The Times News followed up by asking if that meant a challenge could potentially keep a hopeful from filing as an independent instead of seeking a GOP nomination.

Dawkins said it would not. But after this story published in print, Sullivan County Administrator of Elections Jason Booher said Dawkins was wrong.

“If a candidate is challenged and then removed for not meeting the requirements to run as a Republican, they still have the option to run as an independent candidate,” Dawkins wrote to the Times News on Friday. “For those looking to run as an independent, the deadline to file to appear on the August county general election ballot is April 5th. Independent candidates will not appear on the May primary ballot.”

Booher said Dawkins was wrong about that last point. The deadline to file to run as an independent on the August county general election ballot is noon February 15 —the same as that of candidates seeking to participate in the party primaries, Booher said.

Everyone who has picked up a petition — Republican, Democratic, or independent — had all deadlines explained correctly at the time the petition was issued, Booher said, but his office will likely reach out Monday to all those who picked up to possibly run as independents to make sure they understand February 15 is the deadline to file.

The Times News talked with Russell, the Sullivan County GOP chairman, a couple of weeks ago asking for clarification on the change about the number of primaries a would-be candidate must have participated in to avoid potential challenge.

“It’s more of a guideline/qualification,” Russell said. “Put those words together. It’s more of a clarification thing, rather than a new rule. And it’s obviously to help qualify what makes a bona fide Republican.”

Russell said she thinks there’s a misconception on the part of many people that this is the only qualifier — when it is only one of several.

“It says to qualify as a bona fide Republican to run for local elected office, you must have voted in at least three out of the last four primaries: August 2012; August 2014; March 2016, August 2016,” Russell said. “They gave us those clarifications there, but it’s also in addition to — because they know there are always some issues — people that have been financially involved in the party, that have contributed. ‘Maybe I can’t go to all these meetings, but I want to contribute to the party and support it that way’ Or, we understand those financial concerns, too, being physically involved — coming to meetings. We have variety of meetings. Some free. Some that require tickets and things like that. And then the other thing is your basic support of the Republican platform.  So I mean it’s more of a combination. Obviously, we want to be a very welcoming party, an inclusive, not an exclusive party and definitely want people to become involved. That is our main goal. We’d like to see many people become involved, many ages. I know I had people even in the presidential election that were in their seventies who had never registered to vote and wanted to become involved. So that’s how we want to move forward as a party.”

Russell said another option if a would-be candidate is challenged is to obtain a waiver by having a Republican in their district vouch for the person and say, ‘Yes, I think candidate A is a bona fide Republican.’ ”

Ultimately, though, such challenges are taken up at the state level of the party, Russell said.

The Times News asked Sullivan County Mayor Richard Venable to weigh in on the issue.
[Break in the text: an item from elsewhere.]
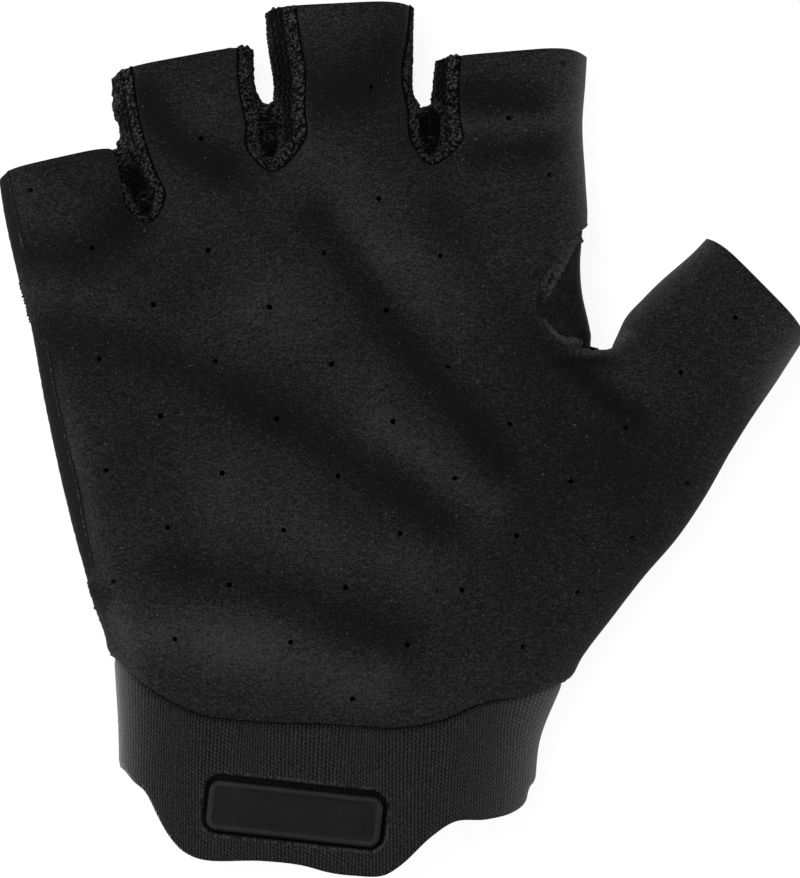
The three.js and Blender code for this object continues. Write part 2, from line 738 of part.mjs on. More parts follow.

Venable was county GOP chairman for several years in the 1980s.

“I think all politics is local,” Venable said. “And I think local folks ought to be deciding who they elect and who they nominate. That was local and it needs to remain local. I was chairman of the party in 1984, 1985, 1986 and 1987. We had a credentials committee. And we never had a problem. Candidates who wanted to run as Republicans met with them ... and it spanned the whole show. Number one, ‘Are you somebody we really want to be associated with?’ and number two, ‘Are you really a Republican.’ We were a minority party then, and our attitude is maybe a little bit different than it is today. We were a welcoming party. But we did actually not approve some people for inclusion as a Republican back (then).”

“It seems like this year ... we have a record number that have picked up and pulled and even filed,” Russell said. “That has me just so excited I just can’t even tell you. Especially on the local level. More that want to get involved. More that are interested. And to me, that only moves us in a positive direction because you have that many that care enough.”

Russell is one of three people who have filed to seek the GOP nomination to run for county clerk. And three more have picked up. One person, Jane Davis, has filed to seek the Democratic Party’s nomination for the office, which is open after incumbent Jeanie Gammon announced she will not seek re-election.

In case you’re wondering, Davis is one of only six would-be candidates who have either picked up or filed to run in the Democratic party Primary — across all 21 races. Another 17 petitions have been issued and/or filed by candidates seeking to be on the August ballot as independents.